> [DIRECTION] Every entry needs to be reproduced exactly.

[Records]
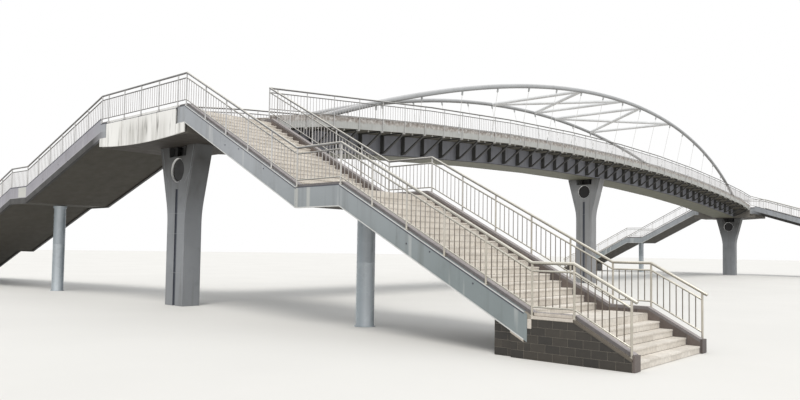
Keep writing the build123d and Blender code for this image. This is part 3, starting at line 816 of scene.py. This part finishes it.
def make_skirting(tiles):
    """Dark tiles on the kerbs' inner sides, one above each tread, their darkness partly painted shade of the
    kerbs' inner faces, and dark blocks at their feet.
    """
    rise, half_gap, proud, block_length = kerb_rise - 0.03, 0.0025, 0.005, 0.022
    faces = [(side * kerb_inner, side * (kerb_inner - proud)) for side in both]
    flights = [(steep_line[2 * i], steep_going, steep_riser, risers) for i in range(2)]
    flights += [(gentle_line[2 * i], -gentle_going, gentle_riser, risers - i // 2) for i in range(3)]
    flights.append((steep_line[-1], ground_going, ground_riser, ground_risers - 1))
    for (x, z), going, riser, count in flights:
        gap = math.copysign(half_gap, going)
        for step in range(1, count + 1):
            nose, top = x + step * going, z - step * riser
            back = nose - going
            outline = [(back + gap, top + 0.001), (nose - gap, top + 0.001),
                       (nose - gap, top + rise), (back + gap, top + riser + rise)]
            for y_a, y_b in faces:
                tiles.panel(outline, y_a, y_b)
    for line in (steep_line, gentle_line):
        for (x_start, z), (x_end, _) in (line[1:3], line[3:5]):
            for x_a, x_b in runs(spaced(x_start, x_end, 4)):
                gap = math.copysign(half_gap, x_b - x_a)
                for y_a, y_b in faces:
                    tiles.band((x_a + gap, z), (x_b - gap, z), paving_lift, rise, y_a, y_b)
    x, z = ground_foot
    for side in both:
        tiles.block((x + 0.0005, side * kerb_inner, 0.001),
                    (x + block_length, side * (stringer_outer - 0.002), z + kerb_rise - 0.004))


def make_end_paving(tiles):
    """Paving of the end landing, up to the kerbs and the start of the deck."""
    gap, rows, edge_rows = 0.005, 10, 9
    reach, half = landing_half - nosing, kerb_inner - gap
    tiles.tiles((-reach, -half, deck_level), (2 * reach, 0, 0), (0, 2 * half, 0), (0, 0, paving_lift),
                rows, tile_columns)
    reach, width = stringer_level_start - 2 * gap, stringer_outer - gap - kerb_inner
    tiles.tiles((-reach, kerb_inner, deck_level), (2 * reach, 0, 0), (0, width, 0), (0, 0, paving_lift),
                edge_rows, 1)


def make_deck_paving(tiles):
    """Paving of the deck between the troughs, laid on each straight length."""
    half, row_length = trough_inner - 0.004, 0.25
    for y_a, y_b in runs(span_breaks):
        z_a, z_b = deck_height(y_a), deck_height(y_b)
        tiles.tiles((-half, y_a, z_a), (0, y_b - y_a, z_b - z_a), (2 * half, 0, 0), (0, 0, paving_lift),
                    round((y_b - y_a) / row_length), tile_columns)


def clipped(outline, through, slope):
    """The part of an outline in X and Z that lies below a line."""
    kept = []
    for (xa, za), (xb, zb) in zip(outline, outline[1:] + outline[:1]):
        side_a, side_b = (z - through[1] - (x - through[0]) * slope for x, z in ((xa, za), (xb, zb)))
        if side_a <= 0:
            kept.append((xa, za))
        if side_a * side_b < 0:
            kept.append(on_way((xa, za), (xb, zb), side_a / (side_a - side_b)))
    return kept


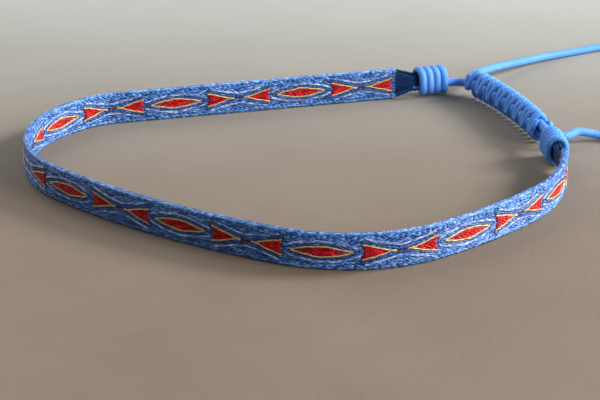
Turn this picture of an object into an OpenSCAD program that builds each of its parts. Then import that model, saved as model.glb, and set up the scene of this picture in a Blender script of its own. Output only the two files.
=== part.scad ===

> [TASK OUTPUT]
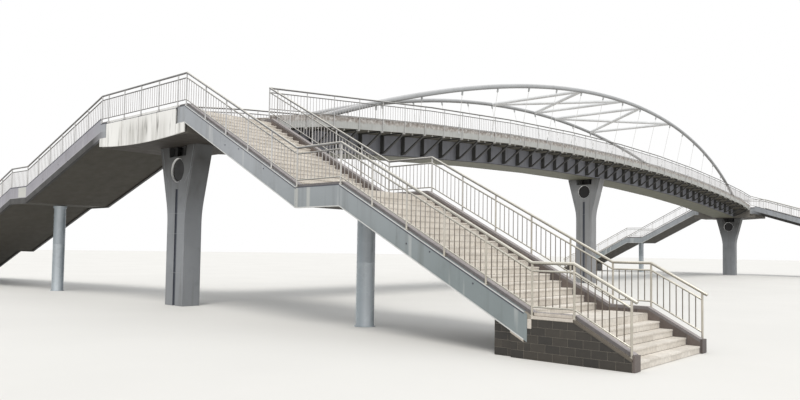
Keep writing the build123d and Blender code for this image. This is part 3, starting at line 816 of scene.py. This part finishes it.
def make_skirting(tiles):
    """Dark tiles on the kerbs' inner sides, one above each tread, their darkness partly painted shade of the
    kerbs' inner faces, and dark blocks at their feet.
    """
    rise, half_gap, proud, block_length = kerb_rise - 0.03, 0.0025, 0.005, 0.022
    faces = [(side * kerb_inner, side * (kerb_inner - proud)) for side in both]
    flights = [(steep_line[2 * i], steep_going, steep_riser, risers) for i in range(2)]
    flights += [(gentle_line[2 * i], -gentle_going, gentle_riser, risers - i // 2) for i in range(3)]
    flights.append((steep_line[-1], ground_going, ground_riser, ground_risers - 1))
    for (x, z), going, riser, count in flights:
        gap = math.copysign(half_gap, going)
        for step in range(1, count + 1):
            nose, top = x + step * going, z - step * riser
            back = nose - going
            outline = [(back + gap, top + 0.001), (nose - gap, top + 0.001),
                       (nose - gap, top + rise), (back + gap, top + riser + rise)]
            for y_a, y_b in faces:
                tiles.panel(outline, y_a, y_b)
    for line in (steep_line, gentle_line):
        for (x_start, z), (x_end, _) in (line[1:3], line[3:5]):
            for x_a, x_b in runs(spaced(x_start, x_end, 4)):
                gap = math.copysign(half_gap, x_b - x_a)
                for y_a, y_b in faces:
                    tiles.band((x_a + gap, z), (x_b - gap, z), paving_lift, rise, y_a, y_b)
    x, z = ground_foot
    for side in both:
        tiles.block((x + 0.0005, side * kerb_inner, 0.001),
                    (x + block_length, side * (stringer_outer - 0.002), z + kerb_rise - 0.004))


def make_end_paving(tiles):
    """Paving of the end landing, up to the kerbs and the start of the deck."""
    gap, rows, edge_rows = 0.005, 10, 9
    reach, half = landing_half - nosing, kerb_inner - gap
    tiles.tiles((-reach, -half, deck_level), (2 * reach, 0, 0), (0, 2 * half, 0), (0, 0, paving_lift),
                rows, tile_columns)
    reach, width = stringer_level_start - 2 * gap, stringer_outer - gap - kerb_inner
    tiles.tiles((-reach, kerb_inner, deck_level), (2 * reach, 0, 0), (0, width, 0), (0, 0, paving_lift),
                edge_rows, 1)


def make_deck_paving(tiles):
    """Paving of the deck between the troughs, laid on each straight length."""
    half, row_length = trough_inner - 0.004, 0.25
    for y_a, y_b in runs(span_breaks):
        z_a, z_b = deck_height(y_a), deck_height(y_b)
        tiles.tiles((-half, y_a, z_a), (0, y_b - y_a, z_b - z_a), (2 * half, 0, 0), (0, 0, paving_lift),
                    round((y_b - y_a) / row_length), tile_columns)


def clipped(outline, through, slope):
    """The part of an outline in X and Z that lies below a line."""
    kept = []
    for (xa, za), (xb, zb) in zip(outline, outline[1:] + outline[:1]):
        side_a, side_b = (z - through[1] - (x - through[0]) * slope for x, z in ((xa, za), (xb, zb)))
        if side_a <= 0:
            kept.append((xa, za))
        if side_a * side_b < 0:
            kept.append(on_way((xa, za), (xb, zb), side_a / (side_a - side_b)))
    return kept


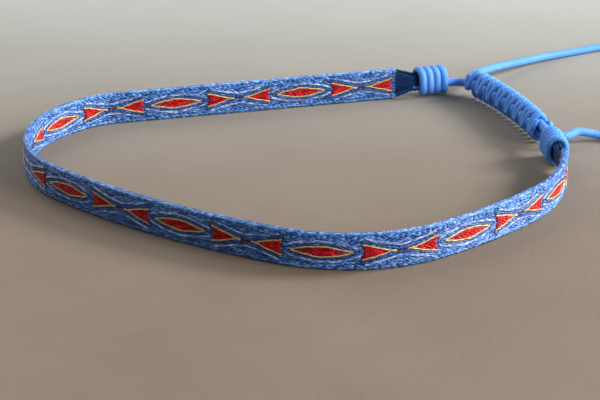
Turn this picture of an object into an OpenSCAD program that builds each of its parts. Then import that model, saved as model.glb, and set up the scene of this picture in a Blender script of its own. Output only the two files.
=== part.scad ===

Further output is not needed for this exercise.